Over time, the Gray Eagle showed poor reliability, with a DoD Developmental Test and Evaluation and Systems Engineering report in FY2011 stating that the MQ-1C Increment 1 UAS met "3 of 7 [Key Performance Parameters]" and "continue[d] to fall short of predicted growth"8. Soon after, on July 26, 2013, GA-ASI announced the flight test of the "Improved Gray Eagle" (IGE), which intended to solve the existing issues with the Gray Eagle9. In 2015, the Army issued a contract to GA-ASI to order the IGE, which soon after became known as "Gray Eagle Extended Range"10 (Gray Eagle ER).
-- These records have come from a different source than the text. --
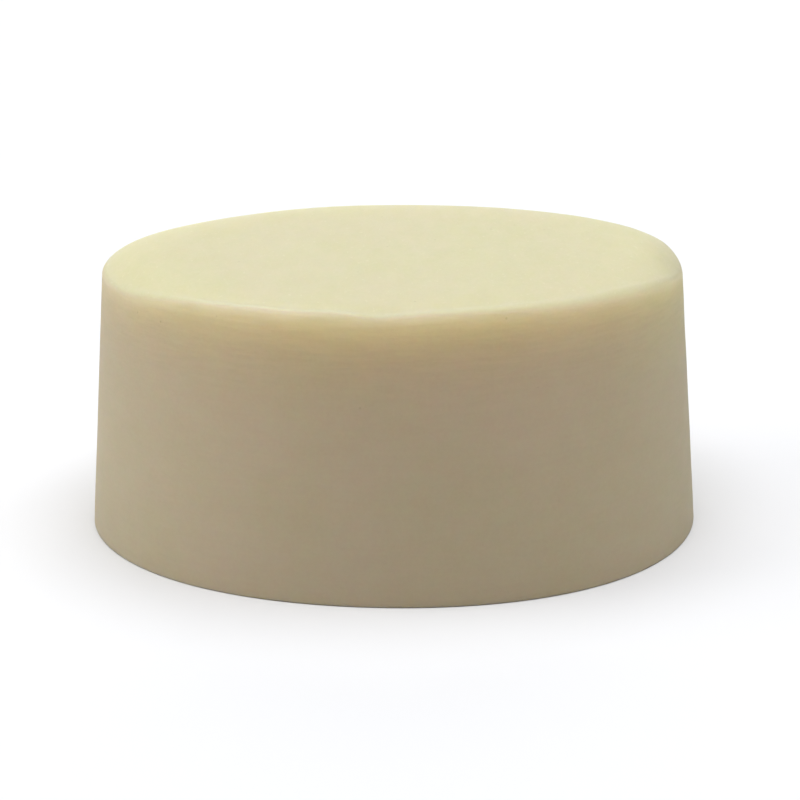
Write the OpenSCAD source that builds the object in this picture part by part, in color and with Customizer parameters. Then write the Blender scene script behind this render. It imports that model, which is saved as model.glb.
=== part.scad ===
// Shaving soap puck: a single cast disc of hard soap with tapered sides.
// It stands on its wide face. The origin is the centre of that face, and +Z
// runs up the axis of the disc.

/* [Disc] */
// Diameter of the wide resting face, measured to the sharp corner
base_d = 70; // [60:0.5:80]
// Diameter of the narrow top face, measured to the sharp corner
top_d = 66; // [56:0.5:76]
// Height from the resting face to the top face
puck_h = 31; // [20:0.5:40]

/* [Edges] */
// Radius of the rounded edge around the top face
top_edge_r = 2.2; // [0.5:0.1:5]
// Radius of the small rounded edge around the resting face
base_edge_r = 0.4; // [0.2:0.1:1.5]

/* [Look] */
// Colour of the soap
soap_colour = "#E2DCB8"; // ["#E2DCB8":cream, "#F4F0E4":white, "#CDB98A":honey]

/* [Hidden] */
// Facets on a full turn of the round surfaces
round_fn = 128;
base_r = base_d / 2;
// How far the side leans in from the vertical, which lets the puck leave its mould
draft = atan((base_d - top_d) / 2 / puck_h);

// Radius of the sharp-cornered side at height z
function side_r(z) = base_r - z * tan(draft);

// Distance from the axis to the centre of an edge circle of radius r at height z,
// so that the circle touches the side from within
function edge_centre_r(r, z) = side_r(z) - r / cos(draft);

// Point where that circle touches the side
function touch_point(r, z) = [
    edge_centre_r(r, z) + r * cos(draft),
    z + r * sin(draft)
];

// An edge circle of radius r, touching the side at its right
module edge_circle(r, z) {
    translate([edge_centre_r(r, z), z])
        circle(r = r, $fn = round_fn);
}

// Half of the puck's cross-section: the straight-sided body and its two edge circles
module half_section() {
    base_z = base_edge_r;
    top_z = puck_h - top_edge_r;
    polygon([
        [0, 0],
        [edge_centre_r(base_edge_r, base_z), 0],
        touch_point(base_edge_r, base_z),
        touch_point(top_edge_r, top_z),
        [edge_centre_r(top_edge_r, top_z), puck_h],
        [0, puck_h]
    ]);
    edge_circle(base_edge_r, base_z);
    edge_circle(top_edge_r, top_z);
}

// The whole cake of soap, which is solid all the way through
module soap_puck() {
    color(soap_colour)
        rotate_extrude($fn = round_fn)
            half_section();
}

soap_puck();
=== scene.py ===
"""Looks of the shaving soap puck: one cast disc of cream soap on a pale studio floor.

The CAD solid gives the size and the place. The piece built here stands for it and adds an
outline a little out of round, an upper edge that is crisp at the front left and worn elsewhere,
bevels and dents in that edge, uneven faces, and waxy soap.
"""

import math

import bmesh
import bpy
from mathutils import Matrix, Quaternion, Vector, noise


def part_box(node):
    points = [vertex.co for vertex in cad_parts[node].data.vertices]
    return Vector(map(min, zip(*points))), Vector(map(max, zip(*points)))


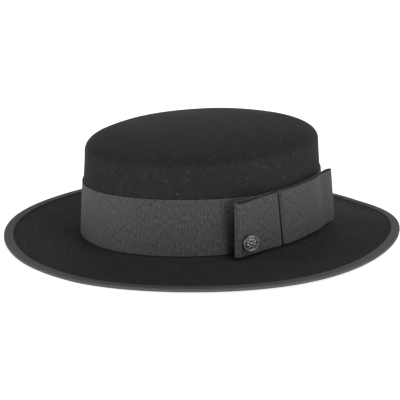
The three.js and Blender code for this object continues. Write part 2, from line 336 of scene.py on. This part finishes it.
def brim_height_at(theta):
    return BRIM_HEIGHT - FOOT_DIP * wave(theta)


def wall_inset(z):
    """How far the straight crown wall has drawn in at a height."""
    return CROWN_TAPER * z / WALL_HEIGHT


def oval(theta, inset, z):
    """Points of the upright crown: theta runs from the front round by the wearer's left."""
    theta, inset, z = np.broadcast_arrays(theta, inset, z)
    x = (HALF_WIDTH - inset) * np.sin(theta)
    y = -(HALF_LENGTH - inset) * np.cos(theta)
    return np.stack([x, y, z], axis=-1)


def lean(points):
    """The crown leans a little to the front, about the X axis."""
    turned = points.copy()
    c, s = math.cos(CROWN_LEAN), math.sin(CROWN_LEAN)
    turned[..., 1] = c * points[..., 1] - s * points[..., 2]
    turned[..., 2] = s * points[..., 1] + c * points[..., 2]
    return turned


def settled(points):
    """From the hat's own middle to the frame's origin, in metres."""
    placed = points.copy()
    placed[..., 1] -= BRIM_SHIFT
    return placed * MM


def angles(count):
    return np.arange(count) * (2 * math.pi / count)


def make_mesh(name, points, faces, material, flat=None):
    """A smooth mesh in metres. For cloth, flat gives each face corner's place on the flat cloth."""
    mesh = bpy.data.meshes.new(name)
    mesh.vertices.add(len(points))
    mesh.vertices.foreach_set("co", points.astype(np.float32).ravel())
    sizes = np.array([len(face) for face in faces], dtype=np.int32)
    starts = np.concatenate([[0], np.cumsum(sizes)[:-1]]).astype(np.int32)
    corners = np.concatenate([np.asarray(face, dtype=np.int32) for face in faces])
    mesh.loops.add(len(corners))
    mesh.loops.foreach_set("vertex_index", corners)
    mesh.polygons.add(len(faces))
    mesh.polygons.foreach_set("loop_start", starts)
    mesh.polygons.foreach_set("loop_total", sizes)
    if flat is not None:
        layer = mesh.uv_layers.new(name="cloth")
        layer.uv.foreach_set("vector", np.asarray(flat, dtype=np.float32).ravel())
    mesh.update(calc_edges=True)
    mesh.validate()
    mesh.shade_smooth()
    mesh.materials.append(material)
    piece = bpy.data.objects.new(name, mesh)
    bpy.context.scene.collection.objects.link(piece)
    return piece


def paint(piece, name, values):
    """Keeps a number at each point of a mesh, for its material to read."""
    layer = piece.data.attributes.new(name, "FLOAT", "POINT")
    layer.data.foreach_set("value", np.asarray(values, dtype=np.float32).ravel())


def grid_faces(rows, columns, closed_rows):
    """Quads of a grid whose columns close on themselves, and its rows too if asked."""
    i = np.arange(rows if closed_rows else rows - 1)
    k = np.arange(columns)
    i, k = np.meshgrid(i, k, indexing="ij")
    i, k = i.ravel(), k.ravel()
    down = (i + 1) % rows
    after = (k + 1) % columns
    here, below = i * columns, down * columns
    return np.stack([here + k, below + k, below + after, here + after], axis=1)


def brim_top(theta, inset):
    """The top of the felt brim, at a distance in from the outermost edge of the binding."""
    height = brim_height_at(theta)
    start = lean(oval(theta, wall_inset(height) - BREAK_RADIUS, height))
    reach = brim_width_at(theta)
    end = oval(theta, -reach, edge_lift_at(theta) + FELT_EDGE_TOP)
    share = 1 - inset / reach
    points = start + (end - start) * share[..., None]
    points[..., 2] = end[..., 2] + (start[..., 2] - end[..., 2]) * (1 - share) ** 2
    points[..., 2] -= BRIM_DISH * 4 * share * (1 - share)
    return points


def felt_rings(depth):
    """One side of the felt as rings from the crown's tip to the brim's edge, each with how uneven
    it may be."""
    theta = angles(FELT_SIDES)
    rings = []
    for share in np.linspace(0, 1, TOP_RINGS)[1:]:
        turn = math.pi / 2 * (1 - share) ** TOP_RING_SPACING
        z = WALL_HEIGHT + (TOP_RISE - depth) * math.sin(turn) ** TOP_ROUNDNESS
        points = oval(theta, CROWN_TAPER + depth, z)
        points[:, :2] *= math.cos(turn)
        rings.append((lean(points), 1.0))
    height = brim_height_at(theta)
    for share in np.linspace(0, 1, WALL_RINGS)[1:]:
        z = WALL_HEIGHT + (height + BREAK_RADIUS - WALL_HEIGHT) * share
        free = np.clip((z - BAND_TOP) / UNEVENNESS_FADE, 0, 1)
        rings.append((lean(oval(theta, wall_inset(z) + depth, z)), free))
    for share in np.linspace(0, 1, BREAK_RINGS)[1:]:
        turn = math.pi / 2 * share
        radius = BREAK_RADIUS + depth
        inset = wall_inset(height + BREAK_RADIUS * (1 - share)) - BREAK_RADIUS + radius * math.cos(turn)
        rings.append((lean(oval(theta, inset, height + BREAK_RADIUS - radius * math.sin(turn))), 0.0))
    reach = brim_width_at(theta)
    for share in np.linspace(0, 1, BRIM_RINGS)[1:]:
        inset = reach + (FELT_EDGE_INSET - reach) * share
        points = brim_top(theta, inset)
        clear = BRIM_WIDTH * (1 - share) - BINDING_WIDTH
        if depth:
            points[:, 2] -= np.interp(clear, [0, PRESSED_FADE], [FELT_EDGE_THICKNESS, FELT_THICKNESS])
        rings.append((points, min(max(min(BRIM_WIDTH * share, clear) / UNEVENNESS_FADE, 0.0), 1.0)))
    return rings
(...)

The new Mojave UAS is known to be based on the Army MQ-1C Gray Eagle ER. Knowing this, we can find more information about the airframe that has been used for testing. Through a brief examination of Army documents11, we can determine that the National Stock Number for the Gray Eagle ER is 1550-01-648-0888, which can be matched to a GA-ASI model number of UWA97000-2012.
In FAA's aircraft database, there are only two aircraft models listed as "UWA97000": UWA97000-1 and UWA97000-50, the first of which being the two Sky Warrior test airframes N20321 and N2025G. UWA97000-50 is associated with only one airframe, N450MV, which has the Rolls-Royce M250 as an engine, matching the GA-ASI product datasheet for Mojave. This alone is enough to propose that N450MV is the Mojave test airframe, but further proof is required.
This new UAS named "Mojave" is designed to take off on runways between 400 and 1,000 feet in length (depending on load) and carry a maximum load of 16 AGM-114 Hellfire air-to-ground missiles, versus the MQ-9A Reaper’s maximum load of 8 Hellfires, and the MQ-1C Gray Eagle’s maximum load of 4. FAA paperwork and GA-ASI’s official datasheet differ on the matter of maximum gross take off weight: the most recently published paperwork (September 16, 2021) says 4,600 pounds, while GA-ASI’s Mojave datasheet says 7,000 pounds. This indicates either a change in design or perhaps a more conservative estimate for the official paperwork. The FAA paperwork states that the maximum altitude of Mojave is 25,000 feet, 4,000 feet lower than that of the MQ-1C Extended Range at 29,000 feet. It is entirely likely that this maximum altitude figure has changed between the publication of the paperwork on September 16th and the announcement of Mojave. The base model Gray Eagle needs a minimum of 4,500 feet of runway in order to take off13, more than 10 times the 400-foot figure given for the minimum runway length for Mojave. Mojave carries the Rolls-Royce M250-B17F engine, and it is also equipped with five propeller blades, both features setting it apart from other remotely piloted aircraft in GA-ASI’s product line.
The aircraft has flown multiple times out of El Mirage Flight Test Facility, in Adelanto, California, the site of many of GA-ASI's flight tests. The first test flight took place sometime after July 15th and before September 16th: the exact date was unable to be determined with open-source means. According to the FAA, Mojave test flights are allowed to be conducted with captive carry "weapons", which are inert mass simulators in the shape of a Hellfire.
Breaking Defense reports that Mojave was designed with Army Futures Command and Special Operations Command uses in mind, with an eye on potential special forces applications. It is (or will be, soon) capable of automated take-off and landing, requiring less equipment in the field to support it. Despite the lower maximum altitude, Mojave has improved potential for special operations over its predecessors due to its automated takeoff and landing and shorter runway length requirement, allowing it to be used closer to battle. The Mojave program's future seems interesting, and attention should be paid towards foreign and domestic procurement, as well as potential upgrades.